PERE UBU, The Modern Dance (Blank, 1978/DGC, 1998)

Un fastidioso fischio industriale apre la “danza moderna” dei Pere Ubu, nome tratto dalla piéce teatrale di Alfred Jarry – autore surrealista – “Ubu Roi” e attitudine musicale che si sposa sia con gli sconvolgimenti musicali in corso (punk e new wave) sia con la tradizione dell’avanguardia sonora.

Proprio il fischio già citato al quale si accompagna il basso nell’attacco di “Non-alignment Pact” ne è un esempio perfetto, canto dissonante su un tappeto new wave al quale si aggiungono rumorismi vari e stranianti. E l’attitudine esplode nella title-track, che procede tra sbuffi di vapore, ticchettii sottili, e una base ritmica avvolgente e paranoica, prima che il ritmo si spezzi procedendo in un’atmosfera meticcia, nella quale si sovrappongono un vociare indistinto e un catartico senso di vuoto, destinato a diventare nel finale puro rumorismo, con chitarre distorte a far da contorno.

Questa è la creatura deforme partorita dalla mente di David Thomas, leader carismatico della band, alle cui sonorità folli aggiunge una voce sgraziata, disarmonica, instabile e teatrale. Cercare di catalogare il lavoro d’esordio dei Pere Ubu è davvero questione ardua: l’avanguardia di un brano come “Laughing” è a pochi passi dal jazz come vicino al rock e al folk (l’armonica a bocca), e mantiene suo malgrado una capacità melodica – certo, melodia della disarmonica, ma sempre melodia – invidiabile.

“Street Waves” è una spettrale ricerca delle origini del rock, con un tappeto musicale elettrizzante sul quale si stende la voce stressata di Thomas, e con uno splendido ritornello pop che ricorda i lavori che nello stesso periodo e nello stesso “salotto culturale” stanno sfornando i Talking Heads. L’assolo di chitarra centrale è a dir poco strabiliante, corrosivo e al contempo decadente. “Chinese Radiation” è il papà di molti brani che nei decenni a seguire renderanno celebri i Sonic Youth di Thurston Moore e Kim Gordon, con un’andatura catartica pronta ad esplodere nel più selvaggio dei caos sonori.
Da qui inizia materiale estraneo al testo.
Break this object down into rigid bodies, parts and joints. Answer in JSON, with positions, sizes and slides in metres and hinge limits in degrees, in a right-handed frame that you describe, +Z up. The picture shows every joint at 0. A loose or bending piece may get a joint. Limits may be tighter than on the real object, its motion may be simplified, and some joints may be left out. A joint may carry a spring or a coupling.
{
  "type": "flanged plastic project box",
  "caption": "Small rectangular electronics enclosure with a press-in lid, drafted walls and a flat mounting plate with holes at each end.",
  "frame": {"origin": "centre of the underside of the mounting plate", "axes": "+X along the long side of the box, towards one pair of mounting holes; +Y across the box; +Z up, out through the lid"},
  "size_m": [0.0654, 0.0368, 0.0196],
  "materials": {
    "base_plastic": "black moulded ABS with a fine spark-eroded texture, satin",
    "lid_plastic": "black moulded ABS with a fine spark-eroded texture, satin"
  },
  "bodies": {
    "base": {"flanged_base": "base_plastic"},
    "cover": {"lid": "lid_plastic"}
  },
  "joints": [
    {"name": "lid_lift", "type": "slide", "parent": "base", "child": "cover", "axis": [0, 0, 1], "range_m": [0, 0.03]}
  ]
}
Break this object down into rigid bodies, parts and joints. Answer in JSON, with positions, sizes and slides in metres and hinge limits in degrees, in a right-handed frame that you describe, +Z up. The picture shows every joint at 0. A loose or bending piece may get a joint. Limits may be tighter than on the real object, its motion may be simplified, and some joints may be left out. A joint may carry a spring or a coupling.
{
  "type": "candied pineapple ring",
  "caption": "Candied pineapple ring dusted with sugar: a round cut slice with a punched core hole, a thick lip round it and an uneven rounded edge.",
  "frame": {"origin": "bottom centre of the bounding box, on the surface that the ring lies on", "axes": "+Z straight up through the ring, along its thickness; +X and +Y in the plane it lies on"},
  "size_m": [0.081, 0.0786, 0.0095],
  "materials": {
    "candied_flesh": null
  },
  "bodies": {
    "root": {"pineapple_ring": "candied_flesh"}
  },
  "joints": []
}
Gli altri punti di forza della band sono Tom Herman, che alla chitarra destrutturalizza l’idea di riff tipico della tradizione rock (da Chuck Berry a Keith Richards), mentre Scott Krauss e Tony Maimone compongono una sezione ritmica complessa e variegata. “Real World” sembra essere uscita da un esperimento sull’alienazione e sulla ricerca dei riverberi cosmici, mentre le dissonanze compongono una melodia malata e stralunata che ben si adatta allo spirito straniato di Thomas; sulla stessa lunghezza d’onda è anche “Over My Head”, capolavoro dell’album, disturbata e al contempo epica (con quegli stacchi di batteria), sussurrata in maniera maliziosa ed angosciata, sovraccarica nella sua semplicità, scarna nei suoi suoni lugubri e apolidi. L’elegia dell’alienazione. Un serie di rumori, tra i quali bicchieri infranti, fa da apripista a “Sentimental Journey” che chiude, insieme alla sincopata e ironica “Humor Me”, quest’album ostico, miracoloso nella perfezione del suo bilanciamento sonoro.

Un lavoro che sarà di fondamentale importanza per band quali Minutemen, Pixies, Husker Du, Public Image Ltd., in un filo musicale che legherà al nome Pere Ubu quello di Mayo Thompson, leader dei Red Crayola (e la line-up di quest’album parteciperà all’esperienza Red Krayola, con la K). Un capolavoro indiscusso della musica, senza dubbio alcuno.